Il y aura un renversement de situation dans la période suivante (1988-1992), alors que le gouvernement du Québec, par suite d’un changement de Ministre, décide d’octroyer à la TÉLUQ, le 26 février 1992, des lettres patentes qui l’instituent comme une école supérieure autonome faisant partie du réseau de l’UQ. Dans un long chapitre sur les facteurs d’institutionnalisation, l’auteur examine les circonstances de l’octroi de ces lettres patentes. Fait à signaler, il croit que le changement de Ministre, à la suite de la « crise d’Oka » à l’été de 1990, a été un facteur décisif dans l’octroi.

Malgré l’obtention des lettres patentes, les quatorze années suivantes de l’histoire de cette organisation (1992-2006) seront tumultueuses,  notamment en raison de l’échec de l’établissement d’un campus virtuel et d’une grave crise de gouvernance. Cette période se termine par le rattachement de TÉLUQ à l’UQÀM, le 18 mai 2005, avec le lot des problèmes qu’il a entraînés, particulièrement au plan des relations de travail. Désormais, TÉLUQ sera une composante de l’UQÀM - « l’université à distance de l’UQÀM » et du coup, les « grands rêves » s’estompent pour s’ajuster aux « dures réalités », comme l’auteur dépeint la dernière période de son découpage historique.
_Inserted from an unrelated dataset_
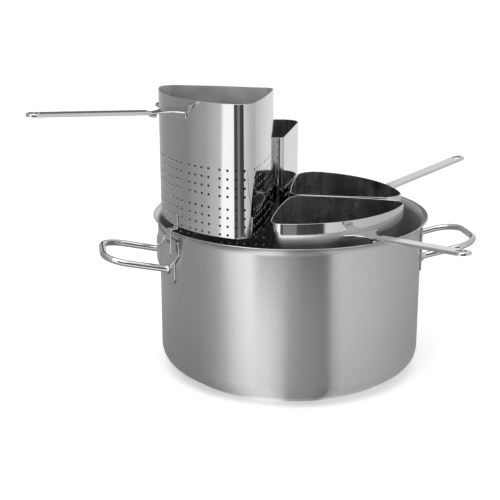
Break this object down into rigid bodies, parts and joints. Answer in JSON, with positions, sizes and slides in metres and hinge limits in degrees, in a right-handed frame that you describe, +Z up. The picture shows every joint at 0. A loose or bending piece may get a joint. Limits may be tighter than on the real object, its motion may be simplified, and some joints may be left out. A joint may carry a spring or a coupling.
{
  "type": "pasta pot with strainer insert",
  "caption": "Wide stainless pot with flared rim and loop handles, holding quarter-sector perforated strainer baskets on long channel handles.",
  "frame": {"origin": "centre of the pot's underside", "axes": "+Z up along the pot's axis; the two loop handles lie on the X axis"},
  "size_m": [0.657, 0.6547, 0.3888],
  "materials": {
    "pot_satin": "satin, fine horizontal brushing",
    "base_satin": "turned",
    "core_aluminium": "sealed, not seen",
    "loop_polished": "polished",
    "plate_satin": "polished",
    "basket_polished": "mirror polished, perforated",
    "handle_steel": "polished, lightly brushed along its length"
  },
  "bodies": {
    "pot": {"pot_body": "pot_satin", "base_cap": "base_satin", "base_core": "core_aluminium", "loop_handle_left": "loop_polished", "loop_handle_right": "loop_polished", "handle_plate_left": "plate_satin", "handle_plate_right": "plate_satin"},
    "basket_front_right": {"basket_wall_front_right": "basket_polished", "basket_floor_front_right": "basket_polished", "drain_hook_front_right": "basket_polished", "handle_bracket_front_right": "handle_steel", "handle_bar_front_right": "handle_steel"},
    "basket_back_right": {"basket_wall_back_right": "basket_polished", "basket_floor_back_right": "basket_polished", "drain_hook_back_right": "basket_polished", "handle_bracket_back_right": "handle_steel", "handle_bar_back_right": "handle_steel"},
    "basket_back_left": {"basket_wall_back_left": "basket_polished", "basket_floor_back_left": "basket_polished", "drain_hook_back_left": "basket_polished", "handle_bracket_back_left": "handle_steel", "handle_bar_back_left": "handle_steel"},
    "basket_front_left": {"basket_wall_front_left": "basket_polished", "basket_floor_front_left": "basket_polished", "drain_hook_front_left": "basket_polished", "handle_bracket_front_left": "handle_steel", "handle_bar_front_left": "handle_steel"}
  },
  "joints": [
    {"name": "lift_front_right", "type": "slide", "parent": "pot", "child": "basket_front_right", "axis": [0, 0, 1], "range_m": [0, 0.18]},
    {"name": "lift_back_right", "type": "slide", "parent": "pot", "child": "basket_back_right", "axis": [0, 0, 1], "range_m": [0, 0.18]},
    {"name": "lift_back_left", "type": "slide", "parent": "pot", "child": "basket_back_left", "axis": [0, 0, 1], "range_m": [0, 0.11]},
    {"name": "lift_front_left", "type": "slide", "parent": "pot", "child": "basket_front_left", "axis": [0, 0, 1], "range_m": [0, 0.06]}
  ]
}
L’histoire mouvementée de TÉLUQ, si bien rendue par l’auteur, alimente la réflexion de ceux qui s’intéressent à la sociologie des organisations. TÉLUQ est un bel exemple de ce que les institutionnalistes appellent la modification ou l’ajustement des buts organisationnels (goal displacement) à des fins de survie. Reste à voir si, dans la conjoncture financière défavorable de l’UQÀM dans les années 2007-2008, cette « université dans l’université » saura à nouveau s’ajuster pour continuer à offrir des services de formation à distance de qualité. Malgré un style quelque peu lourd en raison de nombreuses répétitions et de retours sur des aspects déjà discutés, cet ouvrage constitue une référence de premier ordre pour tous ceux qui s’intéressent à l’enseignement supérieur et, en particulier, à la formation universitaire à distance.